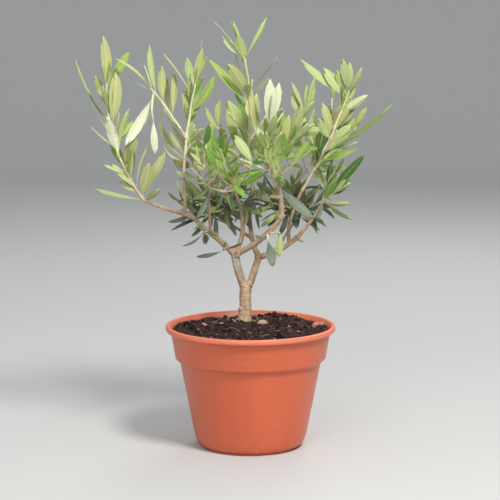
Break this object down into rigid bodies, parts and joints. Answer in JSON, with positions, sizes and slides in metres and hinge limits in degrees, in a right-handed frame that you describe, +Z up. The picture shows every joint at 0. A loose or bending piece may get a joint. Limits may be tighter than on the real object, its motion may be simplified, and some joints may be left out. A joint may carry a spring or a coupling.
{
  "type": "potted olive tree",
  "caption": "Young olive tree with a short forked trunk, open boughs and narrow silvery leaves, in a round tapered plastic pot filled with compost.",
  "frame": {"origin": "centre of the pot's flat underside", "axes": "+Z up the tree, +X to the right and +Y to the back as the tree is usually seen"},
  "size_m": [0.312, 0.2561, 0.4312],
  "materials": {
    "pot": "terracotta-coloured moulded plastic with a soft sheen and a little dust",
    "compost": "loose dark compost with fibres, crumbs and bark chips",
    "bark": "thin smooth tan-brown bark, greyer and rougher on the trunk",
    "foliage": "leathery leaves, satin green above and pale silvery green below, on pale tan twigs"
  },
  "bodies": {
    "root": {"pot": "pot", "compost": "compost", "trunk": "bark", "left_stem": "bark", "right_stem": "bark", "left_bough": "bark", "left_arm": "bark", "left_riser": "bark", "left_twig": "bark", "right_bough": "bark", "right_spur": "bark", "middle_stem": "bark", "middle_left": "bark", "middle_right": "bark", "right_branch": "bark", "right_arm": "bark", "right_riser": "bark", "back_stem": "bark", "back_left": "bark", "back_right": "bark", "low_left": "bark", "low_right": "bark", "left_outer_foliage": "foliage", "left_crown_foliage": "foliage", "centre_top_foliage": "foliage", "centre_right_foliage": "foliage", "right_upper_foliage": "foliage", "right_outer_foliage": "foliage", "left_inner_foliage": "foliage", "centre_left_foliage": "foliage", "back_top_foliage": "foliage", "back_left_foliage": "foliage", "back_right_foliage": "foliage", "low_left_foliage": "foliage", "low_right_foliage": "foliage", "left_sprig": "foliage", "fork_sprig": "foliage", "right_sprig": "foliage"}
  },
  "joints": []
}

____________________

Output all of the data again, exactly.

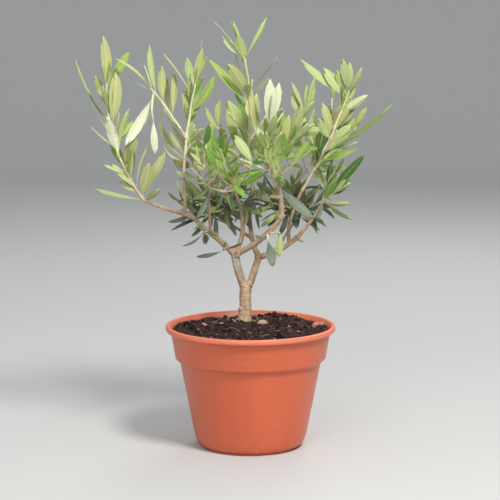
Break this object down into rigid bodies, parts and joints. Answer in JSON, with positions, sizes and slides in metres and hinge limits in degrees, in a right-handed frame that you describe, +Z up. The picture shows every joint at 0. A loose or bending piece may get a joint. Limits may be tighter than on the real object, its motion may be simplified, and some joints may be left out. A joint may carry a spring or a coupling.
{
  "type": "potted olive tree",
  "caption": "Young olive tree with a short forked trunk, open boughs and narrow silvery leaves, in a round tapered plastic pot filled with compost.",
  "frame": {"origin": "centre of the pot's flat underside", "axes": "+Z up the tree, +X to the right and +Y to the back as the tree is usually seen"},
  "size_m": [0.312, 0.2561, 0.4312],
  "materials": {
    "pot": "terracotta-coloured moulded plastic with a soft sheen and a little dust",
    "compost": "loose dark compost with fibres, crumbs and bark chips",
    "bark": "thin smooth tan-brown bark, greyer and rougher on the trunk",
    "foliage": "leathery leaves, satin green above and pale silvery green below, on pale tan twigs"
  },
  "bodies": {
    "root": {"pot": "pot", "compost": "compost", "trunk": "bark", "left_stem": "bark", "right_stem": "bark", "left_bough": "bark", "left_arm": "bark", "left_riser": "bark", "left_twig": "bark", "right_bough": "bark", "right_spur": "bark", "middle_stem": "bark", "middle_left": "bark", "middle_right": "bark", "right_branch": "bark", "right_arm": "bark", "right_riser": "bark", "back_stem": "bark", "back_left": "bark", "back_right": "bark", "low_left": "bark", "low_right": "bark", "left_outer_foliage": "foliage", "left_crown_foliage": "foliage", "centre_top_foliage": "foliage", "centre_right_foliage": "foliage", "right_upper_foliage": "foliage", "right_outer_foliage": "foliage", "left_inner_foliage": "foliage", "centre_left_foliage": "foliage", "back_top_foliage": "foliage", "back_left_foliage": "foliage", "back_right_foliage": "foliage", "low_left_foliage": "foliage", "low_right_foliage": "foliage", "left_sprig": "foliage", "fork_sprig": "foliage", "right_sprig": "foliage"}
  },
  "joints": []
}